The sauce will keep for up to one week in the refrigerator.
*Update: Well…the birds ended up getting the best of us and hoarded the next crop of raspberries for themselves, which wasn’t very nice. (But at least they left a few for us at the beginning.) I’ve been campaigning to build a more permanent wire enclosure rather than relying on nylon threads, which is taking some convincing. So perhaps by next spring I’ll have talked Romain into it. In the meantime, if anyone knows anyone in Paris who builds lockable wire cages from chicken wire, let me know…
**Apparently eggplants are actually berries.
This update on your garden is delightful - as is Susan’s new cookbook. My herbs are flourishing in Ann Arbor this summer. When I see friends, I often snip off a little herb bouquet to give them, tied up with a rubber band. People can always do something with fresh herbs.
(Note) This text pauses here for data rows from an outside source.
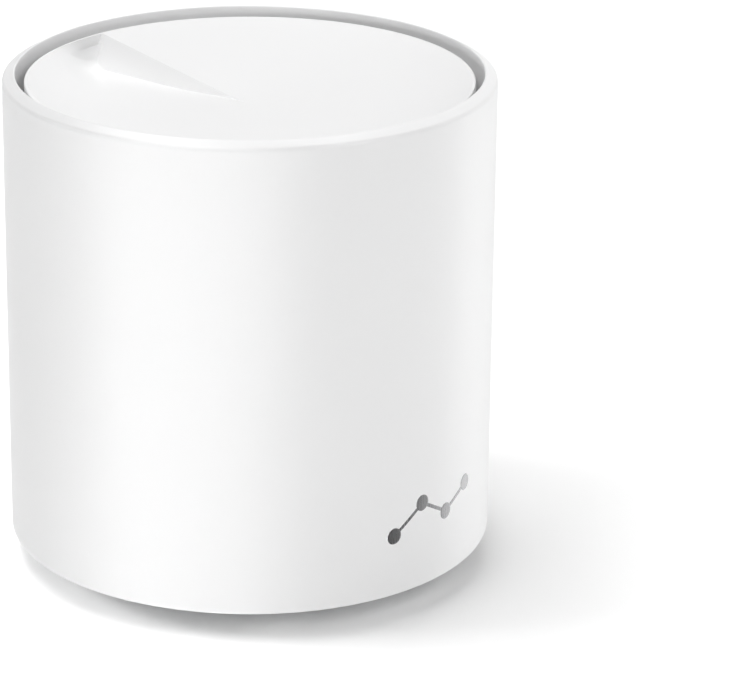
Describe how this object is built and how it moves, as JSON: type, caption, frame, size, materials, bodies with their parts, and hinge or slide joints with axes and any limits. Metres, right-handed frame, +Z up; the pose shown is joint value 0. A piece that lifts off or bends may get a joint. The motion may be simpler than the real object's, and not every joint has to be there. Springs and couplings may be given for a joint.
{
  "type": "mesh wifi node",
  "caption": "Upright round white wireless node: a plain sleeve with a bevelled rim, a recessed dished top cover with one folded step, and a recessed rear panel of sockets.",
  "frame": {"origin": "on the table under the middle of the cylinder, at the foot ring's lower face", "axes": "+Z up along the cylinder's axis, -Y to the front with the emblem, +Y to the rear with the sockets"},
  "size_m": [0.11, 0.11, 0.114],
  "materials": {
    "white_shell": "white satin-gloss moulded plastic",
    "emblem_metal": "satin grey metal foil",
    "base_plastic": "fine matte light grey plastic",
    "foot_rubber": "matte grey rubber",
    "label_film": "satin printed film, blank",
    "clear_guide": "frosted clear light guide",
    "button_plastic": "matte grey plastic",
    "inner_plastic": "black moulded plastic",
    "panel_plastic": "fine matte grey plastic",
    "socket_plastic": "black moulded plastic",
    "contact_gold": "gold-plated spring wire",
    "contact_nickel": "nickel-plated",
    "board_green": "green circuit board with copper traces",
    "chip_black": "black moulded epoxy",
    "shield_tin": "tin-plated sheet",
    "thermal_pad": "soft grey-blue silicone",
    "heatsink_metal": "bead-blasted aluminium",
    "screw_steel": "zinc-plated",
    "lead_black": "black jacket",
    "lead_grey": "grey jacket",
    "led_clear": "clear moulded lens"
  },
  "bodies": {
    "housing": {"antenna_front_left": "board_green", "antenna_front_right": "board_green", "antenna_left": "board_green", "antenna_plugs": "contact_gold", "antenna_right": "board_green", "antenna_ring": "inner_plastic", "base_cover": "base_plastic", "base_screws": "screw_steel", "capacitors": "heatsink_metal", "chassis": "inner_plastic", "flash_chip": "chip_black", "foot_ring": "foot_rubber", "front_emblem": "emblem_metal", "front_heatsink": "heatsink_metal", "heatsink_screws": "screw_steel", "lead_front_left": "lead_black", "lead_front_right": "lead_black", "lead_left": "lead_black", "lead_right": "lead_black", "led_board": "board_green", "led_cable": "lead_grey", "led_cable_sockets": "socket_plastic", "light_pipe": "clear_guide", "line_transformer_1": "chip_black", "line_transformer_2": "chip_black", "main_board": "board_green", "memory_chip": "chip_black", "network_contacts_1": "contact_gold", "network_contacts_2": "contact_gold", "network_jack_1": "socket_plastic", "network_jack_2": "socket_plastic", "outer_sleeve": "white_shell", "power_inductor": "chip_black", "power_jack": "socket_plastic", "power_pin": "contact_nickel", "power_spring": "contact_nickel", "processor_chip": "chip_black", "processor_pad": "thermal_pad", "processor_shield": "shield_tin", "radio_chip_fast": "chip_black", "radio_chip_slow": "chip_black", "radio_pad": "thermal_pad", "radio_shield": "shield_tin", "rating_label": "label_film", "rear_heatsink": "heatsink_metal", "reset_switch": "socket_plastic", "ring_screws": "screw_steel", "sleeve_screws": "screw_steel", "socket_panel": "panel_plastic", "status_led": "led_clear", "switch_chip": "chip_black", "switch_pad": "thermal_pad", "top_cover": "white_shell"},
    "reset_button": {"reset_button": "button_plastic"},
    "switch_plunger": {"switch_plunger": "button_plastic"}
  },
  "joints": [
    {"name": "reset_press", "type": "slide", "parent": "housing", "child": "reset_button", "axis": [0, 0, 1], "range_m": [0, 0.0008], "stiffness_N_per_m": 3000},
    {"name": "plunger_press", "type": "slide", "parent": "housing", "child": "switch_plunger", "axis": [0, 0, 1], "range_m": [0, 0.0008], "stiffness_N_per_m": 500}
  ],
  "couplings": [
    {"joint": "plunger_press", "follows": "reset_press", "ratio": 1}
  ]
}
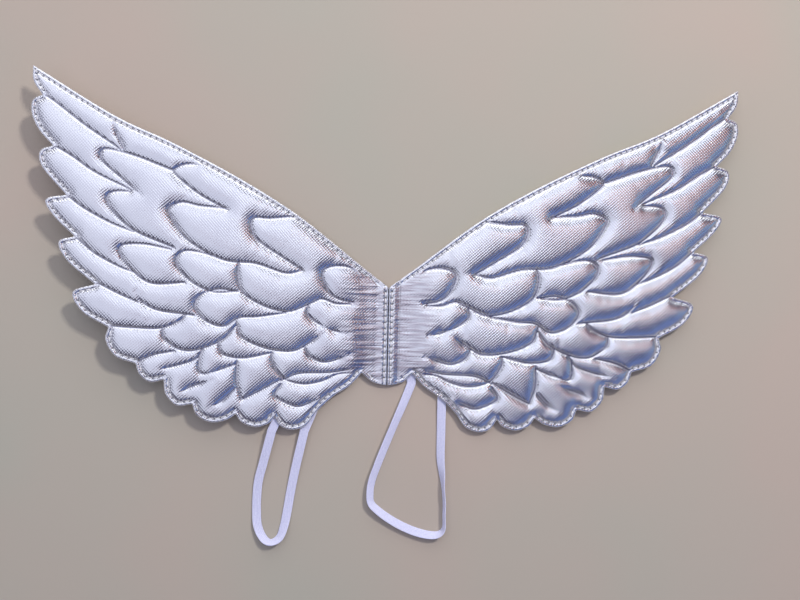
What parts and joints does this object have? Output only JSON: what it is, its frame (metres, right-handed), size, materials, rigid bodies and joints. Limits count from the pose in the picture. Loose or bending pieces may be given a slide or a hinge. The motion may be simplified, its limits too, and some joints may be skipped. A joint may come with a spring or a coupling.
{
  "type": "costume fairy wings",
  "caption": "Padded metallic foil fairy wings with scalloped feather tips, hinged at a centre seam, with flat elastic arm loops on the back.",
  "frame": {"origin": "on the surface that the wings lie on, below the middle of their outline; the centre seam is at x = 0", "axes": "+X along the span towards the right wing, +Y from the lower edge towards the upper tips, +Z out of the face of the wings"},
  "size_m": [0.4805, 0.3189, 0.0207],
  "materials": {
    "foil": "silver metallic coated fabric with a fine woven grain, satin gloss",
    "lining": "matt silver grey woven backing fabric",
    "foam": "off-white sponge foam",
    "thread": "pale grey polyester sewing thread",
    "elastic": "white knitted flat elastic, matt"
  },
  "bodies": {
    "centre_seam": {"left_seam_fold": "foil", "right_seam_fold": "foil", "seam_join_thread": "thread", "left_seam_topstitch": "thread", "right_seam_topstitch": "thread"},
    "left_wing": {"left_wing_backing": "lining", "left_wing_foam": "foam", "left_wing_face": "foil", "left_edge_needle_thread": "thread", "left_edge_bobbin_thread": "thread", "left_strap_upper_leg": "elastic", "left_strap_lower_leg": "elastic", "left_upper_bartack": "thread", "left_lower_bartack": "thread"},
    "right_wing": {"right_wing_backing": "lining", "right_wing_foam": "foam", "right_wing_face": "foil", "right_edge_needle_thread": "thread", "right_edge_bobbin_thread": "thread", "right_strap_upper_leg": "elastic", "right_strap_lower_leg": "elastic", "right_upper_bartack": "thread", "right_lower_bartack": "thread"},
    "left_arm_loop": {"left_strap_loop": "elastic"},
    "right_arm_loop": {"right_strap_loop": "elastic"}
  },
  "joints": [
    {"name": "left_wing_flap", "type": "hinge", "parent": "centre_seam", "child": "left_wing", "pos_m": [-0.0055, -0.0555, 0.002], "axis": [0, 1, 0], "range_deg": [-40, 75]},
    {"name": "right_wing_flap", "type": "hinge", "parent": "centre_seam", "child": "right_wing", "pos_m": [0.0055, -0.0555, 0.002], "axis": [0, -1, 0], "range_deg": [-40, 75]},
    {"name": "left_loop_swing", "type": "hinge", "parent": "left_wing", "child": "left_arm_loop", "pos_m": [-0.067, -0.122, 0.0043], "axis": [-0.9981, 0, 0.0611], "range_deg": [-90, 45]},
    {"name": "right_loop_swing", "type": "hinge", "parent": "right_wing", "child": "right_arm_loop", "pos_m": [0.027, -0.093, 0.0011], "axis": [-0.8435, 0.5368, -0.0177], "range_deg": [-90, 45]}
  ]
}
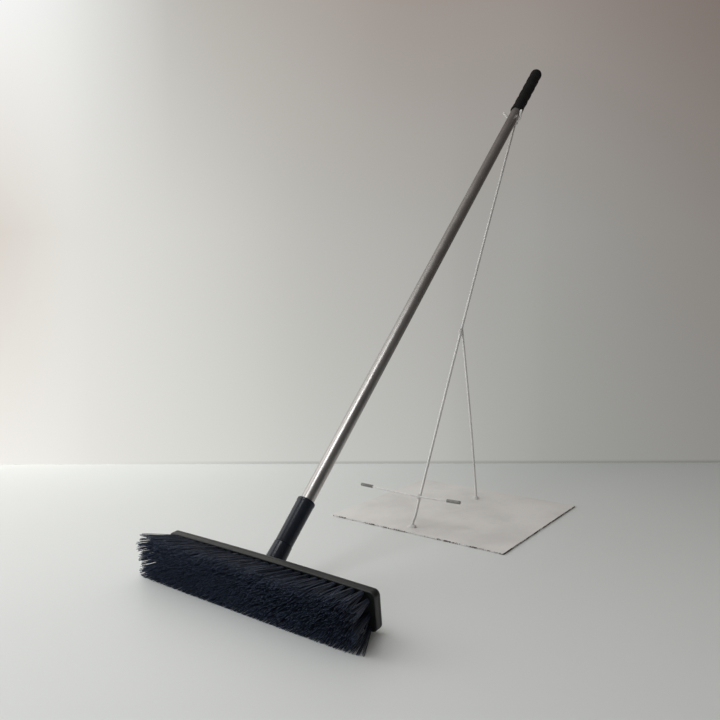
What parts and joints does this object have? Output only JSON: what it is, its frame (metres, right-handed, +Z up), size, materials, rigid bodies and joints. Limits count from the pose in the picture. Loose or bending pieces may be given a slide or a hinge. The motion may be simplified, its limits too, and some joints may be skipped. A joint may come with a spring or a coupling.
{
  "type": "push broom on stand",
  "caption": "Push broom with a wide bristle head, round tubular handle and rubber grip, leaning in the cradle of a flat-based welded wire stand.",
  "frame": {"origin": "on the floor, under the middle of the set's box", "axes": "+X along the broom head, +Y the way the handle leans, +Z up"},
  "size_m": [0.4166, 1.0237, 0.9749],
  "materials": {
    "block_plastic": "matte dark olive-grey moulded plastic",
    "bristle_fibre": "stiff blue-black plastic filament",
    "socket_plastic": "glossy blue-black moulded plastic",
    "screw_steel": "zinc-plated steel",
    "tube_aluminium": "satin anodised aluminium",
    "grip_rubber": "soft black rubber",
    "stand_paint": "off-white paint, chipped at the edges",
    "tip_plastic": "grey plastic sleeve"
  },
  "bodies": {
    "stand": {"stand_plate": "stand_paint", "mast_rod": "stand_paint", "brace_rod": "stand_paint", "crossbar_rod": "stand_paint", "cradle_rod": "stand_paint", "crossbar_tip_left": "tip_plastic", "crossbar_tip_right": "tip_plastic", "weld_mast_foot": "stand_paint", "weld_brace_foot": "stand_paint", "weld_brace_top": "stand_paint", "weld_crossbar": "stand_paint", "weld_cradle": "stand_paint"},
    "broom_head": {"brush_block": "block_plastic", "head_socket": "socket_plastic", "socket_screw_1": "screw_steel", "socket_screw_2": "screw_steel", "socket_screw_3": "screw_steel", "socket_screw_4": "screw_steel", "bristle_row_1": "bristle_fibre", "bristle_row_2": "bristle_fibre", "bristle_row_3": "bristle_fibre", "bristle_row_4": "bristle_fibre", "bristle_row_5": "bristle_fibre", "bristle_row_6": "bristle_fibre"},
    "handle": {"handle_tube": "tube_aluminium"},
    "ferrule_and_grip": {"handle_ferrule": "socket_plastic", "handle_grip": "grip_rubber"}
  },
  "joints": [
    {"name": "broom_lift", "type": "slide", "parent": "stand", "child": "broom_head", "axis": [0, 0, 1], "range_m": [0, 0.25]},
    {"name": "handle_travel", "type": "slide", "parent": "broom_head", "child": "handle", "axis": [0, 0.7096, 0.7046], "range_m": [0, 0.0336]},
    {"name": "handle_turn", "type": "hinge", "parent": "handle", "child": "ferrule_and_grip", "pos_m": [0, -0.4375, 0.032], "axis": [0, 0.7096, 0.7046], "range_deg": [0, 2160]}
  ],
  "couplings": [
    {"joint": "handle_turn", "follows": "handle_travel", "rad_per_m": 1122}
  ]
}
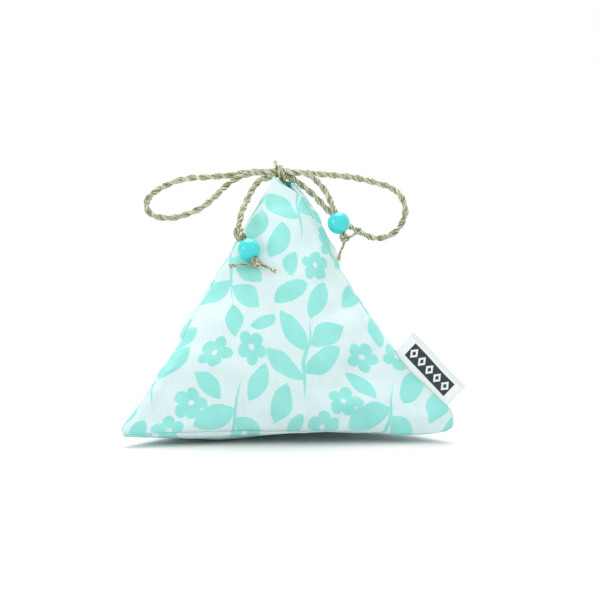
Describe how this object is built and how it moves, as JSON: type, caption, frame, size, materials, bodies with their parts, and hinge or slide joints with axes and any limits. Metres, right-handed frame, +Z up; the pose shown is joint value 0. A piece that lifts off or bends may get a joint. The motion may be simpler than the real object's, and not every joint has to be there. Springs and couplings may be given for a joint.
{
  "type": "scented sachet",
  "caption": "Stuffed four-cornered cotton sachet with a twisted cord tied in a bow through its tip, a bead on each cord tail and a folded ribbon label in the side seam.",
  "frame": {"origin": "on the floor under the tip, in the middle of the flat face that the sachet rests on", "axes": "+X to the right of the sachet seen from the front, +Y away from the front panel, +Z up"},
  "size_m": [0.1173, 0.1023, 0.0967],
  "materials": {
    "printed_canvas": "plain weave cotton canvas, white with a turquoise print",
    "dried_filling": "loose dried flowers",
    "natural_cord": "two-ply twisted natural fibre",
    "glossy_bead": "polished",
    "woven_ribbon": "satin woven ribbon"
  },
  "bodies": {
    "bag": {"front_panel": "printed_canvas", "right_panel": "printed_canvas", "left_panel": "printed_canvas", "base_panel": "printed_canvas", "scented_filling": "dried_filling", "anchor_knot": "natural_cord", "bow_knot": "natural_cord", "cord_wrap": "natural_cord"},
    "label": {"side_label": "woven_ribbon"},
    "left_loop": {"left_loop_cord": "natural_cord"},
    "right_loop": {"right_loop_cord": "natural_cord"},
    "left_tail": {"left_tail_cord": "natural_cord", "left_stop_knot": "natural_cord", "left_end_knot": "natural_cord", "left_strand_1": "natural_cord", "left_strand_2": "natural_cord"},
    "left_bead": {"left_bead": "glossy_bead"},
    "right_tail": {"right_tail_cord": "natural_cord", "right_end_knot": "natural_cord", "right_strand_1": "natural_cord", "right_strand_2": "natural_cord"},
    "right_bead": {"right_bead": "glossy_bead"}
  },
  "joints": [
    {"name": "label_flap", "type": "hinge", "parent": "bag", "child": "label", "pos_m": [0.04865, -0.02234, 0.02225], "axis": [0.6609, -0.3014, -0.6873], "range_deg": [-45, 45]},
    {"name": "left_loop_lift", "type": "hinge", "parent": "bag", "child": "left_loop", "pos_m": [-0.00565, 0.0019, 0.09321], "axis": [0, 1, 0], "range_deg": [-10, 60]},
    {"name": "right_loop_lift", "type": "hinge", "parent": "bag", "child": "right_loop", "pos_m": [0.00485, 0.0019, 0.09291], "axis": [0, -1, 0], "range_deg": [-10, 60]},
    {"name": "left_tail_swing", "type": "hinge", "parent": "bag", "child": "left_tail", "pos_m": [-0.00565, 0.0013, 0.09101], "axis": [-1, 0, 0], "range_deg": [0, 60]},
    {"name": "left_bead_spin", "type": "hinge", "parent": "left_tail", "child": "left_bead", "pos_m": [-0.0111, -0.02, 0.06611], "axis": [0.4752, -0.3835, -0.7919], "continuous": true},
    {"name": "right_tail_swing", "type": "hinge", "parent": "bag", "child": "right_tail", "pos_m": [0.00485, -0.0015, 0.09291], "axis": [-1, 0, 0], "range_deg": [0, 60]},
    {"name": "right_bead_spin", "type": "hinge", "parent": "right_tail", "child": "right_bead", "pos_m": [0.0203, -0.0081, 0.07511], "axis": [0.348, -0.1326, -0.9281], "continuous": true}
  ]
}
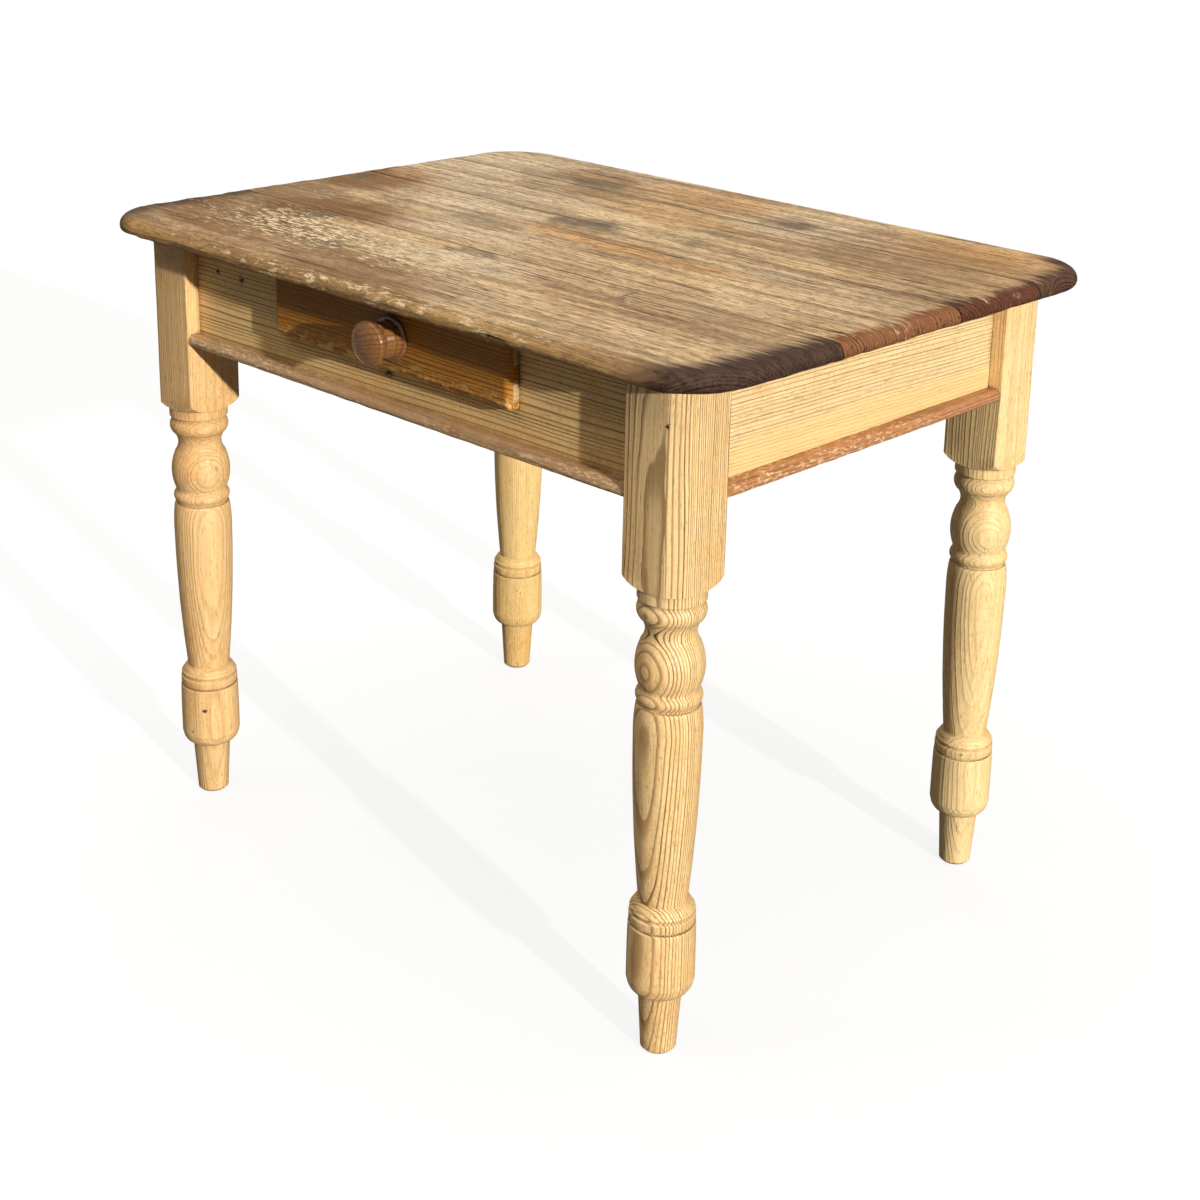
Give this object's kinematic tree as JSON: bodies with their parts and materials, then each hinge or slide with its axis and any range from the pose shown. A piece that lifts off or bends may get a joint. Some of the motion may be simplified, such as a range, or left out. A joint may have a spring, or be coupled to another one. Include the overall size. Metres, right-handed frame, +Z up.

Your raspberries and tarragon are EXTRAORDINAIRE. I would be unlikely to share one berry with les oiseau and have two suggestions for you. Have you tried hanging strips of aluminum foil around the garden? Birds do not like shiny things that move. A shiny child’s pinwheel would also be good and maybe a little more upscale for a Paris jardin. The other idea is to get a rocking chair and a shot gun and sit out there with the gun over your knees and occasionally take a shot at the wall at the back of the garden, NOT AT THE BIRDS. We just want to scare the birds. Your neighbors have seen the movies and will just chalk it up to the crazy American downstairs. Both will work!